In short, with malice and forethought, VMWare wrapped tentacles around the market. The squeezing has begun. Red Hat almost did this in the early part of this century, but made one fatal mistake which Silicon Strategies Marketing capitalized upon while running SuSE Linux’s marketing strategy. Red Hat failed to think ahead. Part of our strategy for SuSE was to have them talking about the next item on the CxO’s forward planning list while Red Hat was talking about the previous one. While Red Hat was babbling to bitheads about Linux being cheaper, SuSE was chatting with CIOs about Linux leading to skill set consolidation. When Red Hat was touting a more efficient kernel, SuSE was talking to CIOs about strategic partnerships with IBM and Oracle. SuSE may still be #2, but can you name the “also ran” Linux distro vendors in 2001?

VMWare is not doing a Red Hat.

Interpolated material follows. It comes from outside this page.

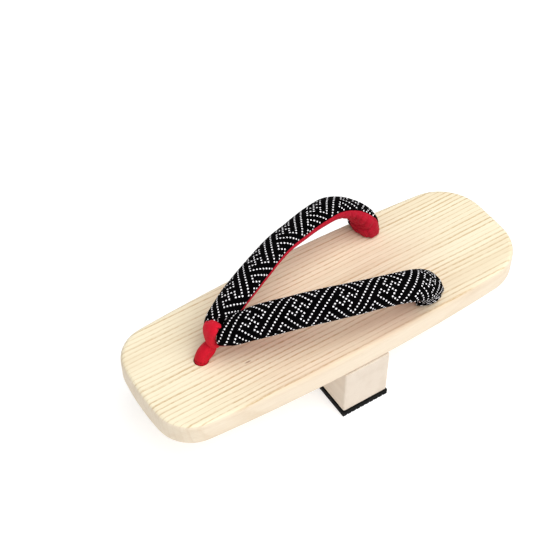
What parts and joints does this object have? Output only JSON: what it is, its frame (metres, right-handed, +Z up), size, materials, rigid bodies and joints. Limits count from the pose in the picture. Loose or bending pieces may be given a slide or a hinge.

While their tentacles are just beginning to wrap fully around the market, and when Citrix and Microsoft feebly toss out press releases to annoy the media, VMWare started talking about the next steps. They brought forth solutions to fill open holes in the market – cloud management application suites and SMB freebes. vCenter was introduced to automate cloud application management, capacity planning, recovery, charge backs and a rack full of other common infrastructure management issues. They also offered-up VMWare Go to seed SMB markets, providing a fast, easy and free way for smaller organizations to begin virtualizing. In the long run this will secure market wide mindshare and cause anyone moving up the IT admin food chain to have brand preference and experience with VMWare technologies.

I wax on and on about this not because I own VMWare stock and have some insane scheme to bump up the price (I do own some shares, and would appreciate it if you bought tons of it yourself). I bring all this up because it is extremely rare to see a company define, organize and instantly dominate a new market. vSphere and its tentacles are so well orchestrated as to be scary. VMWare knows the opportunity ahead in cloud computing and made sure they secured the three things necessary to dominate their new market.

Whole product, whole ecosystem, whole mindshare.